What this task involves —
Output the material below in full, exactly as it is.

Supplied material —

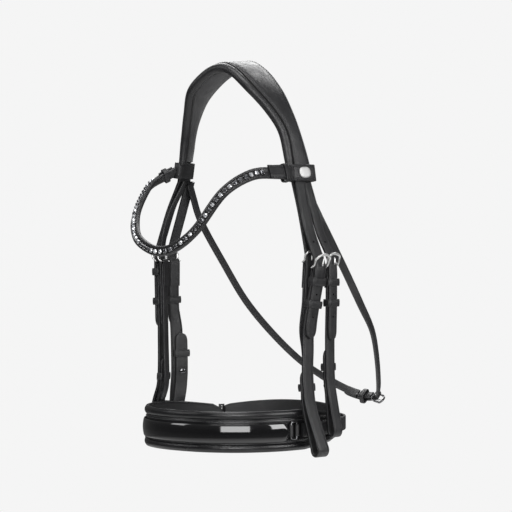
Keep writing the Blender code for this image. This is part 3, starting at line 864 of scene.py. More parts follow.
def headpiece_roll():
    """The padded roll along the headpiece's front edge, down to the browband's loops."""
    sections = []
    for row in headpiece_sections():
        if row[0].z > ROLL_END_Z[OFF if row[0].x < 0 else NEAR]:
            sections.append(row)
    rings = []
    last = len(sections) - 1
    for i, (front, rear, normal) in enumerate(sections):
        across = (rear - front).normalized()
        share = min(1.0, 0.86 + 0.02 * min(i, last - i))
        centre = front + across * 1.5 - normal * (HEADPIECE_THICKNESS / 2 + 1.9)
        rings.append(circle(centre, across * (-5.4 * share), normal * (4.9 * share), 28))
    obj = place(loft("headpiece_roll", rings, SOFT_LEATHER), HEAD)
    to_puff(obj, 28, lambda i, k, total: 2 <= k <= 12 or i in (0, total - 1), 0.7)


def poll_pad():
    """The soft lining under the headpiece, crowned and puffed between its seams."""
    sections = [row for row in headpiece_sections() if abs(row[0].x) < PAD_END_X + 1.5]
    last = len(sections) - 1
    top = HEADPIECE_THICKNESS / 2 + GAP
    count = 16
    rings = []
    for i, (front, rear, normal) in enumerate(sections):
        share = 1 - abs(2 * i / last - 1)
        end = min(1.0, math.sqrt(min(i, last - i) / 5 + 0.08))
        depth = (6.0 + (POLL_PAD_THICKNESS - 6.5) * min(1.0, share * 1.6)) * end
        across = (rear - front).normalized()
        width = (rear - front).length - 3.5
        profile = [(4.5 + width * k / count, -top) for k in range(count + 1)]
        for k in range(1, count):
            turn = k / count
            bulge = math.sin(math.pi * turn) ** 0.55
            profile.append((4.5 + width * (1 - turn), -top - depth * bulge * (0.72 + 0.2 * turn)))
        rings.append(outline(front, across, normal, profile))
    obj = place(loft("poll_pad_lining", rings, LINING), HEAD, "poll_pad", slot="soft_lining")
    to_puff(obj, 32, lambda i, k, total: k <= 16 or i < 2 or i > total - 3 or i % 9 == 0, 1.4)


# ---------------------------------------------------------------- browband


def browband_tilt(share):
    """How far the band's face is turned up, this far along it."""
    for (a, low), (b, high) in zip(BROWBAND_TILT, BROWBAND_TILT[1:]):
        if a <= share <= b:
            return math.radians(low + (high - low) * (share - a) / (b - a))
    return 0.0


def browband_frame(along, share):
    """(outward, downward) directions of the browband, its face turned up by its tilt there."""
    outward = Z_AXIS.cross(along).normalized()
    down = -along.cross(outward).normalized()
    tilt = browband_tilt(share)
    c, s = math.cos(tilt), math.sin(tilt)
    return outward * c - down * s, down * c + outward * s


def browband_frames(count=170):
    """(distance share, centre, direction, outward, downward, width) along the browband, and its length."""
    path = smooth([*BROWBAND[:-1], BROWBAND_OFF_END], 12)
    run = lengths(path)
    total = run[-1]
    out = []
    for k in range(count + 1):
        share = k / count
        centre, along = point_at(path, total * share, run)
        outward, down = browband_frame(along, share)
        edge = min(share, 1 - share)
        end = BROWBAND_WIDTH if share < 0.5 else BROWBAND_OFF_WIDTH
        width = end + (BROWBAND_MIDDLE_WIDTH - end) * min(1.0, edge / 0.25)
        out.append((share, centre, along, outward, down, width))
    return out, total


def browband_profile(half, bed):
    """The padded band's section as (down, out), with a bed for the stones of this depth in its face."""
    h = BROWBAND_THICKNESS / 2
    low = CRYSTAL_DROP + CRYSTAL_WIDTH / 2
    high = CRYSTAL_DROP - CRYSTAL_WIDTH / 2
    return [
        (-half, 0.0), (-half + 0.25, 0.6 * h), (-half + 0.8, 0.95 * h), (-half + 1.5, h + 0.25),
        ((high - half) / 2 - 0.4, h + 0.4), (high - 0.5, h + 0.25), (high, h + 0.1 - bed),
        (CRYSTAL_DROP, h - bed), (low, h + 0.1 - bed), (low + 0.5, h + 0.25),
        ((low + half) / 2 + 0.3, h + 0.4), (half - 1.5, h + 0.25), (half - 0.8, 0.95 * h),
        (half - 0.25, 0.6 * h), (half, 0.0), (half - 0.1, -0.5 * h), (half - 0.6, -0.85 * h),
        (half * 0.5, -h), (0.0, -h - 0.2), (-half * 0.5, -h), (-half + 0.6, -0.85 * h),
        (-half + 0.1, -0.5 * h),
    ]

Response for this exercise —
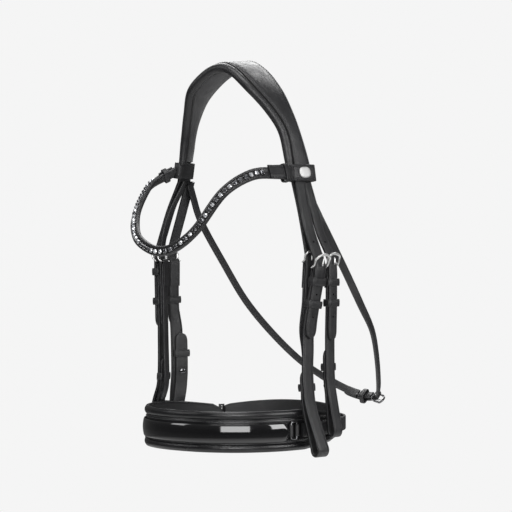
Keep writing the Blender code for this image. This is part 3, starting at line 864 of scene.py. More parts follow.
def headpiece_roll():
    """The padded roll along the headpiece's front edge, down to the browband's loops."""
    sections = []
    for row in headpiece_sections():
        if row[0].z > ROLL_END_Z[OFF if row[0].x < 0 else NEAR]:
            sections.append(row)
    rings = []
    last = len(sections) - 1
    for i, (front, rear, normal) in enumerate(sections):
        across = (rear - front).normalized()
        share = min(1.0, 0.86 + 0.02 * min(i, last - i))
        centre = front + across * 1.5 - normal * (HEADPIECE_THICKNESS / 2 + 1.9)
        rings.append(circle(centre, across * (-5.4 * share), normal * (4.9 * share), 28))
    obj = place(loft("headpiece_roll", rings, SOFT_LEATHER), HEAD)
    to_puff(obj, 28, lambda i, k, total: 2 <= k <= 12 or i in (0, total - 1), 0.7)


def poll_pad():
    """The soft lining under the headpiece, crowned and puffed between its seams."""
    sections = [row for row in headpiece_sections() if abs(row[0].x) < PAD_END_X + 1.5]
    last = len(sections) - 1
    top = HEADPIECE_THICKNESS / 2 + GAP
    count = 16
    rings = []
    for i, (front, rear, normal) in enumerate(sections):
        share = 1 - abs(2 * i / last - 1)
        end = min(1.0, math.sqrt(min(i, last - i) / 5 + 0.08))
        depth = (6.0 + (POLL_PAD_THICKNESS - 6.5) * min(1.0, share * 1.6)) * end
        across = (rear - front).normalized()
        width = (rear - front).length - 3.5
        profile = [(4.5 + width * k / count, -top) for k in range(count + 1)]
        for k in range(1, count):
            turn = k / count
            bulge = math.sin(math.pi * turn) ** 0.55
            profile.append((4.5 + width * (1 - turn), -top - depth * bulge * (0.72 + 0.2 * turn)))
        rings.append(outline(front, across, normal, profile))
    obj = place(loft("poll_pad_lining", rings, LINING), HEAD, "poll_pad", slot="soft_lining")
    to_puff(obj, 32, lambda i, k, total: k <= 16 or i < 2 or i > total - 3 or i % 9 == 0, 1.4)


# ---------------------------------------------------------------- browband


def browband_tilt(share):
    """How far the band's face is turned up, this far along it."""
    for (a, low), (b, high) in zip(BROWBAND_TILT, BROWBAND_TILT[1:]):
        if a <= share <= b:
            return math.radians(low + (high - low) * (share - a) / (b - a))
    return 0.0


def browband_frame(along, share):
    """(outward, downward) directions of the browband, its face turned up by its tilt there."""
    outward = Z_AXIS.cross(along).normalized()
    down = -along.cross(outward).normalized()
    tilt = browband_tilt(share)
    c, s = math.cos(tilt), math.sin(tilt)
    return outward * c - down * s, down * c + outward * s


def browband_frames(count=170):
    """(distance share, centre, direction, outward, downward, width) along the browband, and its length."""
    path = smooth([*BROWBAND[:-1], BROWBAND_OFF_END], 12)
    run = lengths(path)
    total = run[-1]
    out = []
    for k in range(count + 1):
        share = k / count
        centre, along = point_at(path, total * share, run)
        outward, down = browband_frame(along, share)
        edge = min(share, 1 - share)
        end = BROWBAND_WIDTH if share < 0.5 else BROWBAND_OFF_WIDTH
        width = end + (BROWBAND_MIDDLE_WIDTH - end) * min(1.0, edge / 0.25)
        out.append((share, centre, along, outward, down, width))
    return out, total


def browband_profile(half, bed):
    """The padded band's section as (down, out), with a bed for the stones of this depth in its face."""
    h = BROWBAND_THICKNESS / 2
    low = CRYSTAL_DROP + CRYSTAL_WIDTH / 2
    high = CRYSTAL_DROP - CRYSTAL_WIDTH / 2
    return [
        (-half, 0.0), (-half + 0.25, 0.6 * h), (-half + 0.8, 0.95 * h), (-half + 1.5, h + 0.25),
        ((high - half) / 2 - 0.4, h + 0.4), (high - 0.5, h + 0.25), (high, h + 0.1 - bed),
        (CRYSTAL_DROP, h - bed), (low, h + 0.1 - bed), (low + 0.5, h + 0.25),
        ((low + half) / 2 + 0.3, h + 0.4), (half - 1.5, h + 0.25), (half - 0.8, 0.95 * h),
        (half - 0.25, 0.6 * h), (half, 0.0), (half - 0.1, -0.5 * h), (half - 0.6, -0.85 * h),
        (half * 0.5, -h), (0.0, -h - 0.2), (-half * 0.5, -h), (-half + 0.6, -0.85 * h),
        (-half + 0.1, -0.5 * h),
    ]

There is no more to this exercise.